** The exercise **
Starting at the line that has "side_fold_length = pi" and stopping after the line that has "the imported part.", reproduce the listing below exactly; omit everything else.

** Records shown **

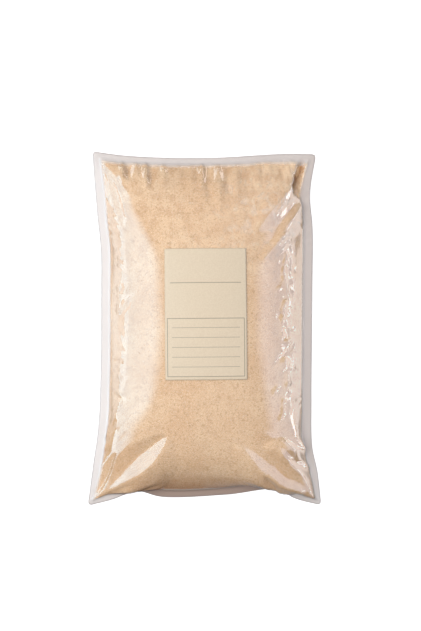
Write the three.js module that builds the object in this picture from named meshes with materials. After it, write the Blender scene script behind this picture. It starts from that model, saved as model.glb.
---
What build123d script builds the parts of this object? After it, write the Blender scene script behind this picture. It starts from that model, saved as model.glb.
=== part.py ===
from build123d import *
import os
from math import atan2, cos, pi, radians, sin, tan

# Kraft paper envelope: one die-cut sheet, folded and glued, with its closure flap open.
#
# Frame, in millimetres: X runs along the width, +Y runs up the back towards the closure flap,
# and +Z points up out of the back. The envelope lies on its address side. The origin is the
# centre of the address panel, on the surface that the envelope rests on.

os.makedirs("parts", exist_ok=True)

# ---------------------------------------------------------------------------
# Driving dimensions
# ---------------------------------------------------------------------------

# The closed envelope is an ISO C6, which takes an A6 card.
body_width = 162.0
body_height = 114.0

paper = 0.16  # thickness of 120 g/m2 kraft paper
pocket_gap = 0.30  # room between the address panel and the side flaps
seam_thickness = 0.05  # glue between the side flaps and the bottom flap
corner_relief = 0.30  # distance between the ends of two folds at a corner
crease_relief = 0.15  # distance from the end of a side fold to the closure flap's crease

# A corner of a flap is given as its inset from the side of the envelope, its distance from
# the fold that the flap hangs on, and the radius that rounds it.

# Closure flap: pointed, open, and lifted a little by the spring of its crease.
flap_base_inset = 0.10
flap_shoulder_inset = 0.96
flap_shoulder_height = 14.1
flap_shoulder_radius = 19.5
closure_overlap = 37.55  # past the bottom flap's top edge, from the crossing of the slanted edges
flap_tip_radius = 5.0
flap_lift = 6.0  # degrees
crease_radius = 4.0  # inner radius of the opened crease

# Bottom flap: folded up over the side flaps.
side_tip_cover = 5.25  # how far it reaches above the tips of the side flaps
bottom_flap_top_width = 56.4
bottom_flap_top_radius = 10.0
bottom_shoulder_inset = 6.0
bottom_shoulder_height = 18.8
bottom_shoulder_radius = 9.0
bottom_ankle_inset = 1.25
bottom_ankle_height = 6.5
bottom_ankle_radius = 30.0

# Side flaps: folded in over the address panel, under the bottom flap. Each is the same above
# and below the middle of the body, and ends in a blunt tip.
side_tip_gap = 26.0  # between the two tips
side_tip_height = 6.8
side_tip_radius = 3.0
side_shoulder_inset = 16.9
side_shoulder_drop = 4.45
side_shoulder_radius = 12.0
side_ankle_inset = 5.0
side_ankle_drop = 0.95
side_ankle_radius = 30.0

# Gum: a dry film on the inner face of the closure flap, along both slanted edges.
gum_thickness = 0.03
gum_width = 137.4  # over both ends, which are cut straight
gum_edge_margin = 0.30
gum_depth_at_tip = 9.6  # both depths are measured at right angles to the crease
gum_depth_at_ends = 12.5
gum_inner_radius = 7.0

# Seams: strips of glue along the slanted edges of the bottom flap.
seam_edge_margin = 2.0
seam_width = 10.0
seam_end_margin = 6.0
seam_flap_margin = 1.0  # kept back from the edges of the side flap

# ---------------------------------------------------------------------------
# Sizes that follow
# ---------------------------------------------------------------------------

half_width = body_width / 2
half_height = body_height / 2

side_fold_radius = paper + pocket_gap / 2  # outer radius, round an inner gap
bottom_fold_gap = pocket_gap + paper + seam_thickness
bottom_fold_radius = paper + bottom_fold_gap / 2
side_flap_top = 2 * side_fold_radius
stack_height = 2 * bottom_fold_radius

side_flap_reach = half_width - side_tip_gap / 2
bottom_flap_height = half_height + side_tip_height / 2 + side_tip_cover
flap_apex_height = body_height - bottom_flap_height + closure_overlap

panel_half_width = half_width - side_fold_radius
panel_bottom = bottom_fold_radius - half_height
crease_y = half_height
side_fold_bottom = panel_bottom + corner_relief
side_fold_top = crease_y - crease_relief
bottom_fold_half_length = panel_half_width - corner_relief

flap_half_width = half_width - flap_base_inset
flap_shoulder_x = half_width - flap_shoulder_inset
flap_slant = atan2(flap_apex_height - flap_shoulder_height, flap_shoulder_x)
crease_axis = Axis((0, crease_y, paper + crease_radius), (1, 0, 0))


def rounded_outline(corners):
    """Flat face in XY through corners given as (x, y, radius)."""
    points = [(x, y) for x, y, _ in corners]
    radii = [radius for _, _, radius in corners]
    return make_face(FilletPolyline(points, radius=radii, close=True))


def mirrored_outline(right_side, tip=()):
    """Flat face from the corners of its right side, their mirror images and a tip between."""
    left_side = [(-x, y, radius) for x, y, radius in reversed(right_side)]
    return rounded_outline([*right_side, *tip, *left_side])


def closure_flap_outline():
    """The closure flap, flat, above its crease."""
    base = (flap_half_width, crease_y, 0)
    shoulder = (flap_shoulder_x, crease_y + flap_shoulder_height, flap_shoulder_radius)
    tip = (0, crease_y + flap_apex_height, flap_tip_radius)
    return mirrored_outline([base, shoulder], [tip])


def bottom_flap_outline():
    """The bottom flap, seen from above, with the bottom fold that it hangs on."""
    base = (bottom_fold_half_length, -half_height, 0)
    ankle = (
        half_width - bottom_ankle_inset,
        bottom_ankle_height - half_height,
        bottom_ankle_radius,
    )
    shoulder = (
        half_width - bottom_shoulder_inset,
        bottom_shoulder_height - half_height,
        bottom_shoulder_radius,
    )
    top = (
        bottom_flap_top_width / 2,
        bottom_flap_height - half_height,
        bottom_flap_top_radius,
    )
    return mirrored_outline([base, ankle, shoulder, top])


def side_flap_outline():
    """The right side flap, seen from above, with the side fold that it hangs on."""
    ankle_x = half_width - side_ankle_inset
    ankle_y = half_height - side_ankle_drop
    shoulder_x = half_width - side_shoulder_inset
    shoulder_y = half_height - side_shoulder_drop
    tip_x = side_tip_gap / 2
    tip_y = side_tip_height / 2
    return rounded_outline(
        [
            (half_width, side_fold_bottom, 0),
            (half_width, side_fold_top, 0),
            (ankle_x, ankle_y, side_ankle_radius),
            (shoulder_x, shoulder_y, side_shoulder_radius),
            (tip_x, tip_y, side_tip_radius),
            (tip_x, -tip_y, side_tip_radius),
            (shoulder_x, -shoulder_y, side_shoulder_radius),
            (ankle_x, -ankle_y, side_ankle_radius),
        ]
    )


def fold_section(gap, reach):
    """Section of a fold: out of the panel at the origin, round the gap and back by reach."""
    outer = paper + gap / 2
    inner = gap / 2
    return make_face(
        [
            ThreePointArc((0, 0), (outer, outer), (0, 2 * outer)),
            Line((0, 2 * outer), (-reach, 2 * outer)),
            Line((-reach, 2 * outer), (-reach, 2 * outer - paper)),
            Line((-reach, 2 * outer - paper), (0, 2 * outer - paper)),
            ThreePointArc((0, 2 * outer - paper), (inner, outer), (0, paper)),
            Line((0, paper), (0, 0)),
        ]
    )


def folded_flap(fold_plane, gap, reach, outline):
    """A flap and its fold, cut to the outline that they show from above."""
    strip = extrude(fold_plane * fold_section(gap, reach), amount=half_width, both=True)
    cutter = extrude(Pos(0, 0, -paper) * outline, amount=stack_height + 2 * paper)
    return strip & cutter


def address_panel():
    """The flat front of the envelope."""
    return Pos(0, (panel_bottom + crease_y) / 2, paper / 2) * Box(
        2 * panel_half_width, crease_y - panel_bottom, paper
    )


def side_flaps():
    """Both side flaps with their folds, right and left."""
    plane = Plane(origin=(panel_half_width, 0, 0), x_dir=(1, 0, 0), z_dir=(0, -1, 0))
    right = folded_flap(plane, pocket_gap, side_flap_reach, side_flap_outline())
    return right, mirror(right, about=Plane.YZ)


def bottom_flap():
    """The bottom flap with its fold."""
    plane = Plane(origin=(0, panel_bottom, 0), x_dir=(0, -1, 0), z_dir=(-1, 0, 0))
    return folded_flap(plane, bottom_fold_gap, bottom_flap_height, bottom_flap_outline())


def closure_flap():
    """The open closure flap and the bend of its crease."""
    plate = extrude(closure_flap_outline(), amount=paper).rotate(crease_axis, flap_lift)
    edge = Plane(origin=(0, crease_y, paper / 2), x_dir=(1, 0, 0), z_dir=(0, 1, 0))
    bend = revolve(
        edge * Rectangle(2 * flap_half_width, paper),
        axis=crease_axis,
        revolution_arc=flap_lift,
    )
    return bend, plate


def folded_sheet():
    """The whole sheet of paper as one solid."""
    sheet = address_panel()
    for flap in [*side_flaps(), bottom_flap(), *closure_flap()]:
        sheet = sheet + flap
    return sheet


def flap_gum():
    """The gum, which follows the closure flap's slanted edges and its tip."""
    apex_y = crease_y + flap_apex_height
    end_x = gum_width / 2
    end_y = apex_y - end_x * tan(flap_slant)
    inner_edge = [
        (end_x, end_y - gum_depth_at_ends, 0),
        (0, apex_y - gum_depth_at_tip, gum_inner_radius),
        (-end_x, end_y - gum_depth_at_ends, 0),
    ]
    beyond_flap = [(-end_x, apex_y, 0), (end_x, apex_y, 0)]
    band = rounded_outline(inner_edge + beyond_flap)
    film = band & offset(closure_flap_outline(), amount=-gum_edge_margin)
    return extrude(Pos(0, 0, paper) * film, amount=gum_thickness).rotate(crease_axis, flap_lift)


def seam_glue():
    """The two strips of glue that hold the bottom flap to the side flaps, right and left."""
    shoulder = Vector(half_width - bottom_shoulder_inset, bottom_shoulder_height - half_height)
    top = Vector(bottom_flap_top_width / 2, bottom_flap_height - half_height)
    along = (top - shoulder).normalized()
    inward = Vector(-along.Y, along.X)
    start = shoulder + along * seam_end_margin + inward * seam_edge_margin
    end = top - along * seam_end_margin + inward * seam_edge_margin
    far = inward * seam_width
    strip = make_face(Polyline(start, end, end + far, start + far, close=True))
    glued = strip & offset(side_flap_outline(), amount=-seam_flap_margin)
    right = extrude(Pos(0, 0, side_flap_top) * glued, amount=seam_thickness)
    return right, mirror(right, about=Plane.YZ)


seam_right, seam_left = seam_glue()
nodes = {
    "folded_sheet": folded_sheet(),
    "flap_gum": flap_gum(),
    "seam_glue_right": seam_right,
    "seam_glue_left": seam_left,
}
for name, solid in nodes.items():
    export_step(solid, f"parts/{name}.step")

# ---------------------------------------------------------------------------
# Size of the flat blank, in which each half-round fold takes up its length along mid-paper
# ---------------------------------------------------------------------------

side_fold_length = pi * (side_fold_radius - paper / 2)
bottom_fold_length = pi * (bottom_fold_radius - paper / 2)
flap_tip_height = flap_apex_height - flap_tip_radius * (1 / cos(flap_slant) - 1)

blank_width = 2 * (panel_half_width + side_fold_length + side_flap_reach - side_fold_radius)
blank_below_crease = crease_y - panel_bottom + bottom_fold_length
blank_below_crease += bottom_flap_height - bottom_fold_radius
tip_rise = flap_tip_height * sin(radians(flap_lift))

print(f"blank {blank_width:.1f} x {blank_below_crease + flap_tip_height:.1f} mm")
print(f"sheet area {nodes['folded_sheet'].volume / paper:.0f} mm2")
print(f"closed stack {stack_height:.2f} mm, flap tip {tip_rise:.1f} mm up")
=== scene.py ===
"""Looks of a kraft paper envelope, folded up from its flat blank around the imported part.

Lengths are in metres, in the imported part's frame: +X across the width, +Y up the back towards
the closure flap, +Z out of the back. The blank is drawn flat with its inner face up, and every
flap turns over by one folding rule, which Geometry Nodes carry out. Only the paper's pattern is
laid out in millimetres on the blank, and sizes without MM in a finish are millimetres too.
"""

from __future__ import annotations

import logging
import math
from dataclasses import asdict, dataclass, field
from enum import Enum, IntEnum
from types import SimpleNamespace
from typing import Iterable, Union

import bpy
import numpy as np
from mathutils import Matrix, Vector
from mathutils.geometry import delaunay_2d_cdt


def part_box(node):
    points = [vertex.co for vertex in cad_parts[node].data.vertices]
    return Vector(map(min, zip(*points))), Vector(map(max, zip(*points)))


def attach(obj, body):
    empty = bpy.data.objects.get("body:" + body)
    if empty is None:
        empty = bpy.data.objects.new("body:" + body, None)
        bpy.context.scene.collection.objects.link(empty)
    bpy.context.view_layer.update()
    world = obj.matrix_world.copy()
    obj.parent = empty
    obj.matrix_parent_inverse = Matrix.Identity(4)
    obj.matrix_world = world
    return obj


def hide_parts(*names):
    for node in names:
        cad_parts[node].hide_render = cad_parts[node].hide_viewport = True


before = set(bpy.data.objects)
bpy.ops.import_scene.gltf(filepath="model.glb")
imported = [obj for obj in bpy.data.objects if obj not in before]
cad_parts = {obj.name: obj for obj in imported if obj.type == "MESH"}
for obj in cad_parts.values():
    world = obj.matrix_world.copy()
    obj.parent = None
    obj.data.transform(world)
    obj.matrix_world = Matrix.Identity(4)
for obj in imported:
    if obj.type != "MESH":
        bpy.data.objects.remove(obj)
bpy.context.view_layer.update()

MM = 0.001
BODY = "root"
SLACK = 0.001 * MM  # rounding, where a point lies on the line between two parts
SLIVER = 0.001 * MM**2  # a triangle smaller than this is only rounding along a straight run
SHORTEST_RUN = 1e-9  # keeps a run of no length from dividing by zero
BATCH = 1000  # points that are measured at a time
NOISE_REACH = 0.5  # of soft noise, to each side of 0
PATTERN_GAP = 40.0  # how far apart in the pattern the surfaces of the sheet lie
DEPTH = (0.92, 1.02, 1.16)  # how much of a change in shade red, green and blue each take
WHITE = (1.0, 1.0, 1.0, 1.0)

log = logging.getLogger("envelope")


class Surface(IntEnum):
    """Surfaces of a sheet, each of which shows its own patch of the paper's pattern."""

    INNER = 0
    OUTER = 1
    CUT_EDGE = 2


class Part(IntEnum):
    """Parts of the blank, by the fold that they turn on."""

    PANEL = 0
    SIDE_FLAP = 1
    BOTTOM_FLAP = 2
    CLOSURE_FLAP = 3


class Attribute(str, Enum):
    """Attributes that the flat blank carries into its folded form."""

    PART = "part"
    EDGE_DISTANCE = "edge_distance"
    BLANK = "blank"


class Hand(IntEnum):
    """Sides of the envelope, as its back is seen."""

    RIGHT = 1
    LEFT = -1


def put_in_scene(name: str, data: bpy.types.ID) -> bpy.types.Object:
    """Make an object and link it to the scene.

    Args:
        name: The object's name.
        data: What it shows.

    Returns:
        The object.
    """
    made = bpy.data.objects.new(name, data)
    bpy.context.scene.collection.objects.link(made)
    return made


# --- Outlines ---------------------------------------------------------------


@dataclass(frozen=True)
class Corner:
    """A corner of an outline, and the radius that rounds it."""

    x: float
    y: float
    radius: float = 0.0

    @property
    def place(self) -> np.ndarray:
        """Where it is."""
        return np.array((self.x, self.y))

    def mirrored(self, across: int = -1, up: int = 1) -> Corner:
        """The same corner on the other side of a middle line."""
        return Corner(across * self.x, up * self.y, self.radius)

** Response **
side_fold_length = pi * (side_fold_radius - paper / 2)
bottom_fold_length = pi * (bottom_fold_radius - paper / 2)
flap_tip_height = flap_apex_height - flap_tip_radius * (1 / cos(flap_slant) - 1)

blank_width = 2 * (panel_half_width + side_fold_length + side_flap_reach - side_fold_radius)
blank_below_crease = crease_y - panel_bottom + bottom_fold_length
blank_below_crease += bottom_flap_height - bottom_fold_radius
tip_rise = flap_tip_height * sin(radians(flap_lift))

print(f"blank {blank_width:.1f} x {blank_below_crease + flap_tip_height:.1f} mm")
print(f"sheet area {nodes['folded_sheet'].volume / paper:.0f} mm2")
print(f"closed stack {stack_height:.2f} mm, flap tip {tip_rise:.1f} mm up")
=== scene.py ===
"""Looks of a kraft paper envelope, folded up from its flat blank around the imported part.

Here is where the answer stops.